Results: PTX (10 mg/kg) induced significant cognitive impairment, accompanied by changes in synaptic plasticity, including decreased density of PSD95 (0.65-fold), BDNF (0.44-fold) and dendritic spines (0.57-fold). PTX induced necroptosis of 53.41% (RIP3) and 61.91% (MLKL) in hippocampal neurons, with high expression of RIP3 (1.58-fold) compared with the control group. MLKL (1.87-fold) exhibited the same trend, reaching a peak on the 14th day. The increased expression of iNOS (1.63-fold) and inflammatory factors such as TNF-α (1.85-fold) and IL-β (1.89-fold) compared to the control group suggests that M1 polarisation of microglia is involved in the process of cognitive impairment. Pre-treatment with Gdcl3 effectively reduced the number of microglia (0.50-fold), inhibited the release of TNF-α (0.73-fold) and IL-β (0.56-fold), and improved cognitive impairment.
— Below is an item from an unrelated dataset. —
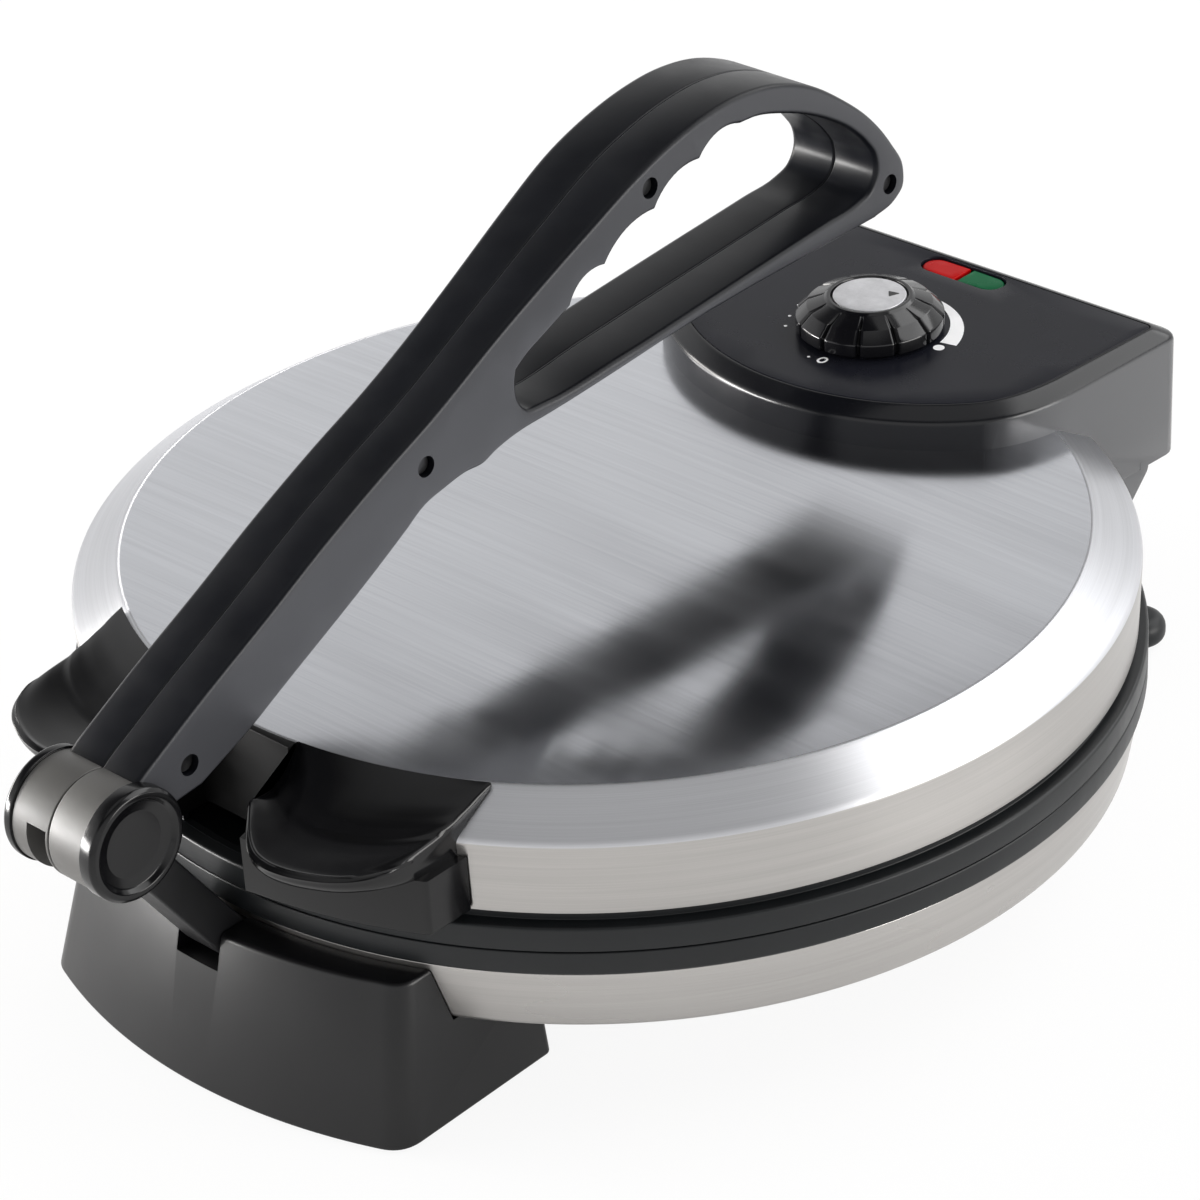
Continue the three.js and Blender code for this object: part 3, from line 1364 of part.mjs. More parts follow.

Conclusion: We established a stable animal model of PTX-induced cognitive impairment and explored the underlying pathophysiological mechanism. These findings can guide the future treatment of chemo-brain.

Keywords: Central neurotoxicity; astrocytes; hippocampus; inflammatory factors; neuron.

Figure 1.

The behavioural test of PTX-treated mice under the different experimental conditions. (A, B, C) Experimental protocol. (D, E) Morris water maze flowchart. (F) The escape latency(s). (G) The number of times the mice passed over the platform. (H) Movement trajectories of mice on 21st day. The results are presented as the mean ± SD, n = 10. In the PTXM group, ^#p < 0.05 vs. vehicle. In the PTXH group, *p < 0.05 vs. vehicle.

Figure 2.

Effect of PTX on synaptic structures and plasticity. (A) Electron microscope images of synapses (scale bar = 500 nm). (B) The width of synaptic cleft. (C) The thickness of post synaptic density. (D) The length of post synaptic density. (E) Golgi staining of the hippocampus of mice. (F) The density of dendritic spines. (G, H) The expression of PSD95 in the hippocampus. (I) The concentration values of BDNF in the hippocampus. The results are presented as the mean ± SD, n = 3. In the PTXH group, *p < 0.05 vs. vehicle, **p < 0.01 vs. vehicle, ***p < 0.001 vs. vehicle.

Figure 3.

The expression of RIP3 and MLKL in the hippocampus of mice treated with PTX. (A) The expression of MLKL at different PTX treatment times. (B) The relative expression of MLKL as shown in A. (C, D, E, F) The expression of RIP3 and MLKL on the 15th day after treatment with PTX. (G, H) Immunofluorescence staining of RIP3 and MLKL (scale bar = 100 μm). (I, J) The deposition of immunocolloidal gold particles observed by high-power electron microscope (scale bar = 500 nm). The results are presented as the mean ± SD, n = 3. In the PTXH group, *p < 0.05 vs. vehicle, **p < 0.01 vs. vehicle, ***p < 0.001 vs. vehicle, ^###p< 0.001 vs. vehicle.

Figure 4.

The expression of RIP3 and MLKL in different types of cells in the hippocampus. (A) Immunofluorescence double-staining of RIP3/MLKL and astrocytes/microglia/neurons (scale bar = 100 μm). (B, C) The proportions of different types of RIP3-positive and MLKL-positive cells. (D) Transmission electron microscopy scans of hippocampal neurons (scale bar = 1 μm or 500 nm). The results are presented as the mean ± SD, n = 3.

Figure 5.

Effect of Gdcl3 on the cognitive impairment induced by PTX. (A) The escape latency(s). (B) The number of times passing the platform. (C) Movement trajectory on the 15th day. (D, E, F, G) The expression of the RIP3 and MLKL proteins. The results are presented as the mean ± SD, n = 10 or 3. In the PTXH + Gdcl3 group, *p < 0.05 vs. PTXH.

Figure 6.

The polarization of microglia involved in PTX-induced cognitive impairment. (A, B, C, D) The expression of iNOS and Arg-1. (E) Polarization of microglia labelled with iNOS/Arg-1 and Iba-1 (scale bar = 50 μm). (F) The proportion of iNOS positive and Arg-1 positive cells to microglia. (G) The number of Iba-1 positive cells. (H, I, J, K) The concentration values of TNF-α, IL-1β, IL-4 and IL-10. The results are presented as the mean ± SD, n = 3 or 5. In the PTXH group, *p < 0.05 vs. vehicle, ***p < 0.001 vs. vehicle. In the PTXH + Gdcl3 group, ^#p < 0.05 vs. PTXH, ^###p < 0.001 vs. PTXH, ^&p < 0.05 vs. vehicle.